Author of his own controversial unauthorized biography of Armand Hammer, Steve Weinberg here shows how a new generation of biographers is revealing the lives of powerful individuals in dramatic and important new ways.  Tracing the evolution of the craft of biography to the present day, Weinberg draws on interviews with some of today's best biographers, as well as his own experience with the Hammer biography, to highlight the careers of some of the writers whose work exploded the boundaries of traditional biography.  For writers, reviewers, publishers, and general readers, Telling the Untold Story is a fascinating look at how a new kind of biographer has forever changed our expectations of the genre and continues to push biography to exciting new limits.

Editorial Reviews

From the Publisher

"Professor Weinberg came up with an important subject for a book. I know of no other that fulfills his goals . . . . There is a lot of useful information in The Untold Story for the would-be biographer."--Nieman Reports

"A lively, inside account of how contemporary biographies are researched and written by journalists, who have brought fresh insight and methods of documenting the facts to a genre dominated (until recently) by university scholars."--Magill Book Reviews

"Steve Weinberg . . . reveals a passion for techniques of ferreting out both paper trails and obscure people hidden in the woodwork . . . The book succeeds at three levels. It is at once a history of biography writing . . . . The book works as a kind of anthology, reprinting high-interest periodical profiles . . . . The book works as a primer on investigative reporting."--Editor & Publisher

Publishers Weekly - Publisher's Weekly
For those who agree with Weinberg that the public has a right to know everything about a public figure--and who have no qualms about invading privacy--this study will be a boon.

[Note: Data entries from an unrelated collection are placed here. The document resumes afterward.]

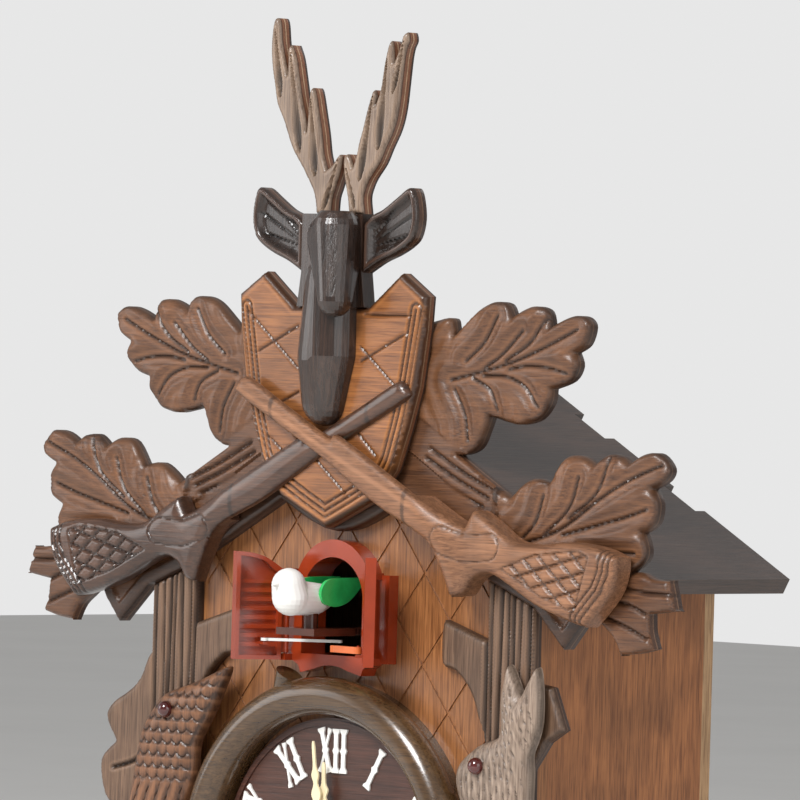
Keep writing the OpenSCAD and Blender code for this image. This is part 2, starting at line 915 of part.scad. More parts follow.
module motion_wheel() {
    color("ivory")
        translate([motion_x, 0, dial_z]) {
            rod_y(0.8, move_y0 + 0.7, move_y1 + 0.3);
            rod_y(1.6, move_y0 + 2, move_y1 - 3.3);
            plate(wheel_y[0], wheel_y[1]) rotate(180) gear(mesh_in, wheel_teeth);
            plate(hour_y[0] - 0.4, hour_y[1] + 0.4) rotate(180) gear(mesh_out, small_teeth);
        }
}

module hour_wheel() {
    color("ivory")
        translate([0, 0, dial_z])
            difference() {
                union() {
                    rod_y(pipe_r, hour_hand_y - 0.4, hour_y[1]);
                    plate(hour_y[0], hour_y[1])
                        rotate(180 / hour_teeth)
                            gear(mesh_out, hour_teeth);
                }
                rod_y(pipe_bore, hour_hand_y - 2, hour_y[1] + 1);
            }
}

module stepper_coil() {
    color("#b5651d")
        translate([-4, (move_y0 + move_y1) / 2, dial_z - 19])
            rotate([0, 90, 0]) {
                translate([0, 0, -13]) cylinder(r = 3.6, h = 26);
                translate([0, 0, -16]) cylinder(r = 1.5, h = 32);
            }
}

// A pierced, leaf-shaped hand pointing up, with its boss on the axis
// Half widths of the pierced hands, as shares of the width, along their length
hand_steps = [[0.16, 0], [0.18, 0.13], [0.36, 0.2], [0.17, 0.28], [0.5, 0.4], [0.2, 0.5], [0.38, 0.58], [0.15, 0.66],
              [0.28, 0.73], [0.12, 0.8], [0.1, 0.96]];

module hand(reach, w, bore) {
    difference() {
        union() {
            circle(r = bore + 2.2);
            polygon(smooth(concat(
                [for (q = hand_steps) [q[0] * w, q[1] * reach]],
                [[0, reach]],
                [for (i = [len(hand_steps) - 1 : -1 : 0]) [-hand_steps[i][0] * w, hand_steps[i][1] * reach]]
            )));
        }
        circle(r = bore);
        translate([0, reach * 0.41]) circle(r = w * 0.16);
    }
}

module minute_hand() {
    color("#f3e2b8")
        translate([0, 0, dial_z])
            plate(minute_hand_y, minute_hand_y + hand_t)
                rotate(minute_lean)
                    hand(53, 7, arbor_r);
}

module hour_hand() {
    color("#f3e2b8")
        translate([0, 0, dial_z])
            plate(hour_hand_y, hour_hand_y + hand_t)
                rotate(hour_lean)
                    hand(44, 9, pipe_r + eps);
}

module hand_nut() {
    color("goldenrod")
        translate([0, 0, dial_z])
            difference() {
                union() {
                    rod_y(2.8, minute_hand_y - 1.2, minute_hand_y);
                    rod_y(2, minute_hand_y - 2.4, minute_hand_y - 1.2);
                }
                rod_y(arbor_r, minute_hand_y - 2, minute_hand_y + 1);
            }
}

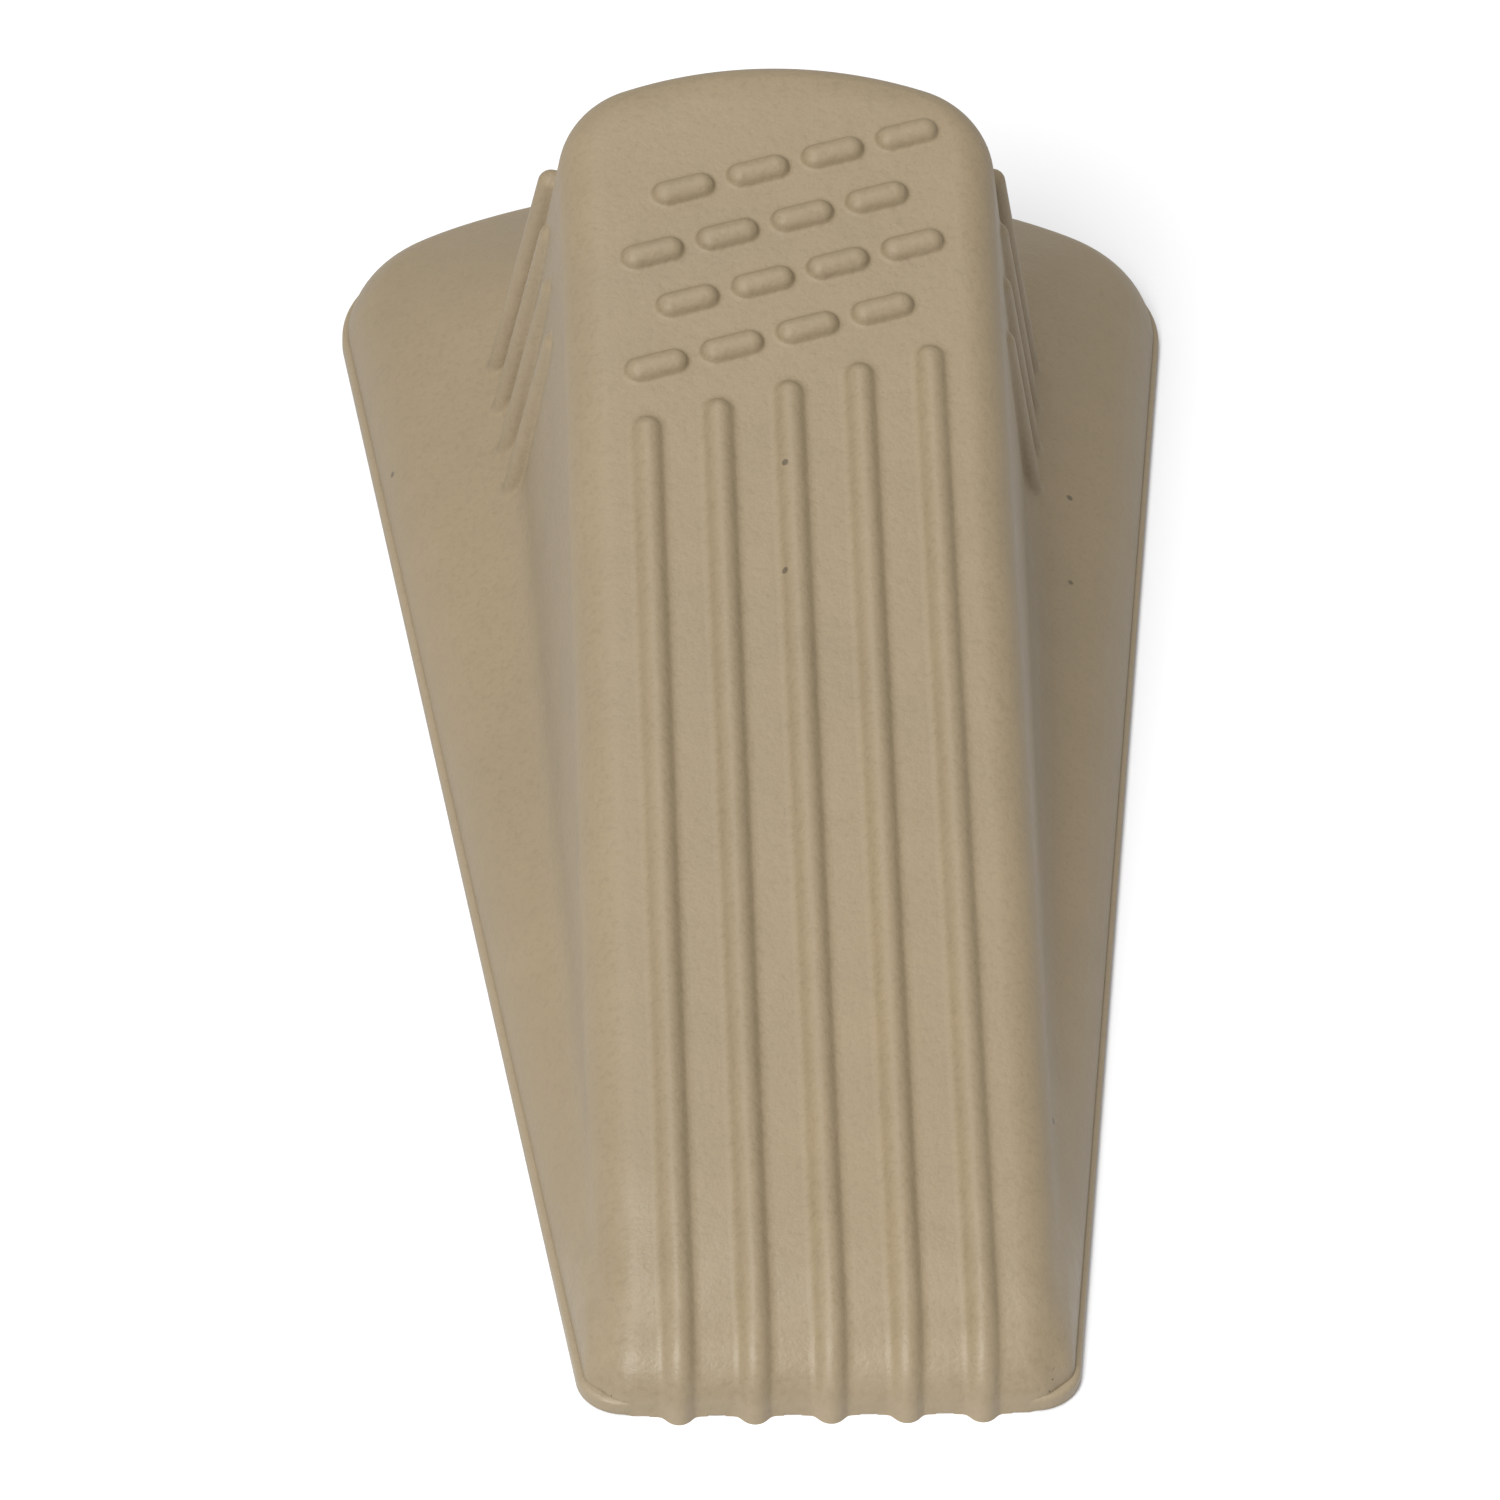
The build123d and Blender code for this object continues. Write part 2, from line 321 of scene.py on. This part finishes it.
# ---- Wedge body ----
def build_body():
    floor = 0.02
    toe = np.interp(floor + 0.02, PROFILE[::-1, 1][:3], PROFILE[::-1, 0][:3])
    ys = np.concatenate([spread(toe, -57.2, 16, 1.6)[:-1], spread(-57.2, -46, 36)[:-1], spread(-46, BODY_WIDEST, 84)])
    origin, heading = slices(ys, np.linspace(0, pi / 2, 64))
    count = len(origin)
    edge = reach(origin, heading, floor, body_wall)
    for _ in range(4):
        h = np.maximum(top_height(origin[:, 1] + heading[:, 1] * edge), floor)
        edge = reach(origin, heading, h, body_wall)
    r = np.minimum(TOP_ROUNDING, np.maximum(h - floor, 0.01) * 0.9)
    columns = []
    for s in spread(0, 1, 13):
        inner = (edge - 1.6 * r) * s
        columns.append(at(origin, heading, inner, top_height(origin[:, 1] + heading[:, 1] * inner)))
    for a in np.linspace(0, pi / 2, 18):
        columns.append(at(origin, heading, edge - r * (1 - sin(a)) + DRAFT * r, h - r * (1 - cos(a))))
    for f in spread(0, 1, 16)[1:]:
        z = (h - r) * (1 - f) + floor * f
        columns.append(at(origin, heading, reach(origin, heading, z, body_wall), z))
    grid = np.stack(columns, 1)
    grid[..., 2] = np.maximum(grid[..., 2], floor)
    lowest = np.zeros(grid.shape[:2], bool)
    lowest[:, -1] = True
    settled = settle(grid, body_field)
    settled[lowest] = settle(grid[lowest], body_field, 8, level=True)
    settled[..., 2] = np.maximum(settled[..., 2], floor)
    settled[lowest, 2] = floor
    settled[:len(ys), 0, 0] = 0
    middle = settled[:, -1] * (0, 1, 1)
    half = np.concatenate([settled, middle[:, None]], 1)
    half[len(ys) - 1:, 0] = half[len(ys) - 1, 0]
    return make_mesh("wedge_body", mirrored(half), False, False, ["wedge_body"])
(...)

Yet although he is critical of certain biographers, among them Kitty Kelley (exempting her Frank Sinatra book, His Way ), for their tell-alls, he fails to clearly define distinctions as to why an expose of, say, Henry Kissinger or Ron Hubbard, is justifiable but not, for example, a similar work on Jacqueline Onassis, only expressing disapproval of exposure ``for exposure's sake.'' Some readers might feel personally threatened, with cause, as the author details his own research for his biography Armand Hammer : he obtained data about Hammer's land transactions, his secured loans, the tax returns of his foundation and, using Lexis, a legal data base, he was able to search through foreign court systems. Arguing his thesis that a background in investigative journalism is the best training for a biographer, Weinberg identifies one-time reporter Robert Caro as in the vanguard of investigative biography with The Power Broker: Robert Moses and the Fall of New York , published in 1974; he then singles out Philadelphia Inquirer reporters Donald L. Barlett and James B. Steele's 1979 biography of Howard Hughes, Empire , as the ``most important post-Robert Moses biography.'' Weinberg is at his most interesting when he follows the paper trail of these authors' researches, but decidedly less so when he reprints a fulsome 1989 article from the Los Angeles Times about Armand Hammer . (Oct.)
Booknews
Weinberg shows how a new generation of biographers is revealing the lives of powerful individuals in dramatic and important new ways. Tracing the evolution of the craft of biography up to the present, he draws on interviews with some of the best current biographers, as well as his own experience with his unauthorized biography of Armand Hammer, to highlight the careers of some of the writers whose work exploded the boundaries of traditional biography. Annotation c. Book News, Inc., Portland, OR (booknews.com)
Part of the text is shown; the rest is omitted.